Watch out, Chris -- you're in dangerous territory. Going beyond discussing behaviors to inferring the motivations behind them is popular, but often wrong. Because the inferrer brings different assumptions or mental models, and infers from within those -- not from within the world of the person doing the behavior, which can be very different. Such inferences consequently often reveal more about the person making them than the object of inference.

You're absolutely right, of course: my comment is informed primarily by my own (bad) habits. I find that whenever I get the urge to correct someone it generally turns out that the reason I want to do so is to "take them down a notch" and/or to show off my own knowledge. I try to resist "purism" for that reason, though of course many purists probably aren't operating on the same reasoning.

Chris Hennes
Director of Operations
chennes@egullet.org

Posted

The whole point of a cappuccino is the delicious, (hopefully) creamy foam!

I'm reading into what you said a little here, but I assume you love big piles of sea foam on top? That's actually *not* a cappucino. A cappucino is simply equal parts espresso, milk, and foam. The foam should consist of as small bubbles as possible, and be mixed into the milk with the foaming action so that it can just be poured into the cup without any of this spooning on top stuff. Sorry, but I'm a huge stickler on this one!

Yeah, that sea-foamy stuff is one of the signs of an unskilled barista to me. Like I said, one of the major reasons for me to order a cappuccino is to be able to enjoy the creaminess (and therefore small bubbly-ness) of the foam. I will admit that I tend to order a lot of "dry"s just to get more foam, but some places seem to give one lattes no matter what kind of cappuccino one orders. To reiterate, I don't expect them to create pounds of foam just for me, but many places don't even meet the equal parts foam/milk/espresso requirement you so knowledgeably informed me of. Now at least I know to keep my foam hopes moderate :)

Posted
My feeling is that "purism" is really about being right, and showing off the fact that the purist is more intelligent than the stupid rubes you don't know what substance X is really supposed to be. It doesn't really have anything to do with food, or taste, or whatever: that's just the manifestation we run into here at eGullet because that's what we're knowledgeable about. This is normal, and I am as susceptible to the impulse as anyone else. I just think the refusal to eat a food based solely on its name is fascinating, and I just can't subscribe to it. Nothing is gained from it, and plenty is lost. Raisin-cinnamon bagels  and vodka martinis taste good! Not together, of course. Or do they? I don't usually have a martini with breakfast...

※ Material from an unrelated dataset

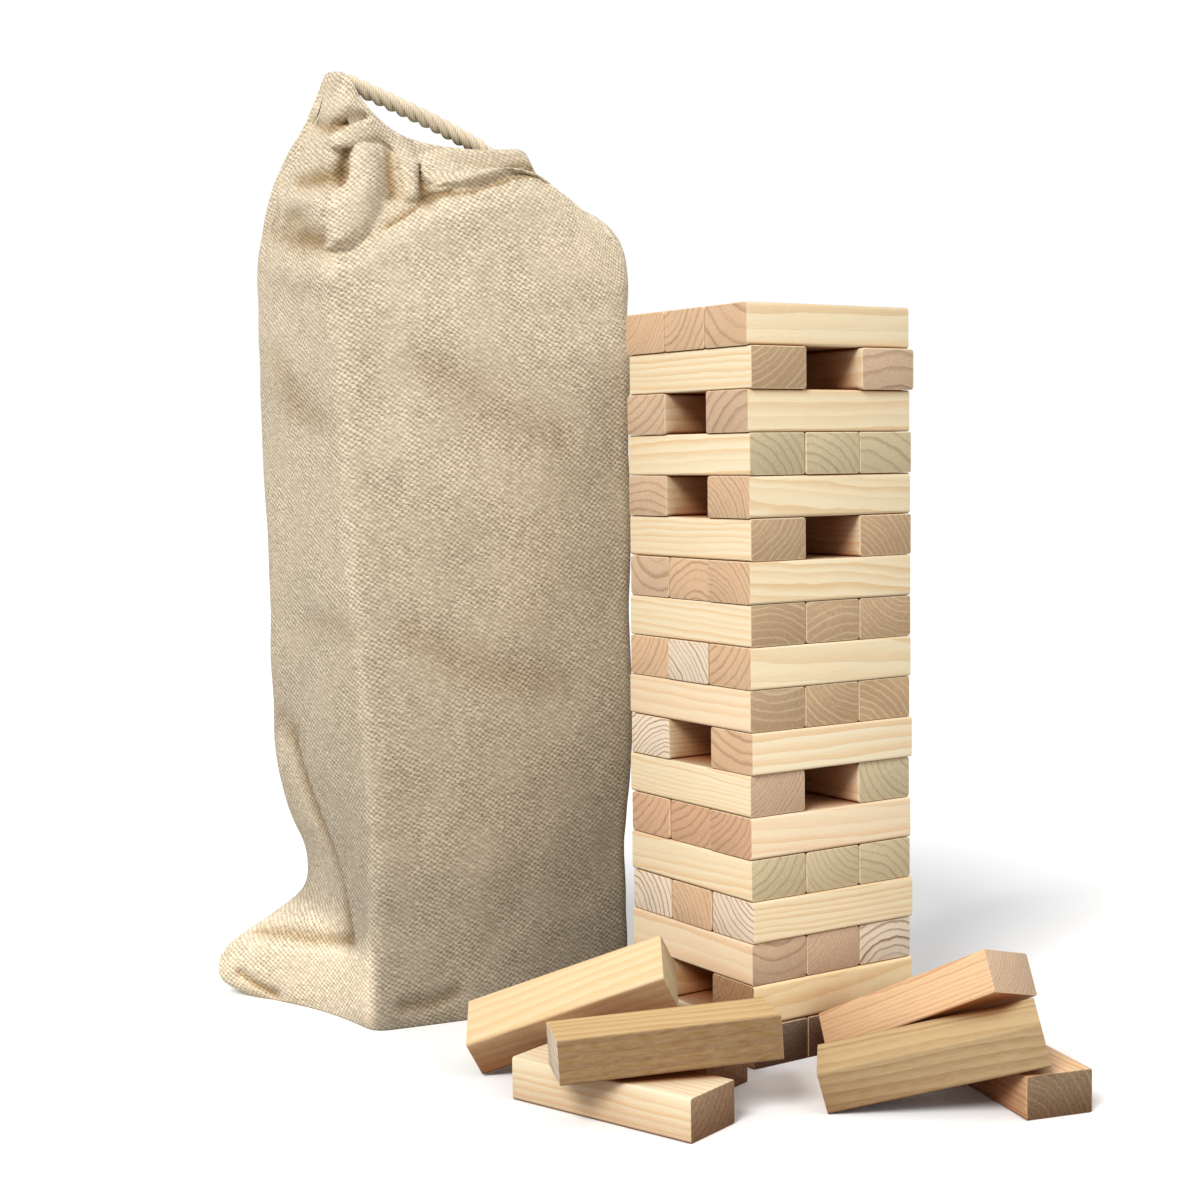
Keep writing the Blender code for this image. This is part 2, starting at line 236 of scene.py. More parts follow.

Okay, let's try to reframe this. I think People eat for a thousand reasons other than flavor or nutrition: we eat for tradition, religion, from curiosity or for intellectual reasons; to mark our status as part of a particular group, or not as part of another group, and so on. An insistence on specific food preparations- purism- can be an example of snobbery. But it can also come from other sources.

What I'm saying is that food purism often butts up against these other reasons for eating, and that these other reasons are more interesting as a departure point for discussion than taste is. It's totally valid to say "I only eat this dish prepared in this way because it tastes best." But that's subjective; so there's not much to discuss. If, on the other hand, you say, "I only eat this dish prepared in this way because it's how my grandmother made it," or "because that's how they do it in Rome", well, you've suddenly got something to talk about.

Here's a specific example: I wouldn't eat a bacon bagel. Not because I keep kosher (I don't) but because the idea of a bacon bagel is just wrong: it's a repudiation of Jewish identity. Is there, as you say, something lost by that refusal? Maybe. But it's part of a matrix of culture and identity that goes beyond just taste.

Posted
My feeling is that "purism" is really about being right, and showing off the fact that the purist is more intelligent than the stupid rubes you don't know what substance X is really supposed to be. It doesn't really have anything to do with food, or taste, or whatever: that's just the manifestation we run into here at eGullet because that's what we're knowledgeable about. This is normal, and I am as susceptible to the impulse as anyone else. I just think the refusal to eat a food based solely on its name is fascinating, and I just can't subscribe to it. Nothing is gained from it, and plenty is lost. Raisin-cinnamon bagels  and vodka martinis taste good! Not together, of course. Or do they? I don't usually have a martini with breakfast...

What I'm saying is that food purism often butts up against these other reasons for eating, and that these other reasons are more interesting as a departure point for discussion than taste is. It's totally valid to say "I only eat this dish prepared in this way because it tastes best." But that's subjective; so there's not much to discuss. If, on the other hand, you say, "I only eat this dish prepared in this way because it's how my grandmother made it," or "because that's how they do it in Rome", well, you've suddenly got something to talk about.

Another common reason someone could maintain strong, specific standards about the composition of a dish is to (in their eyes) ensure that the dish continues on in its original form. In other words, by "voting" with ones stomach one can try to limit the variations that naturally occur, and support the one true iteration. This could be seen as a form of preservation a la historians, environmentalists, etc. I don't know how many people make their "purist" choices consciously using this logic but it would definitely imbue the argument with a strong moralistic tone.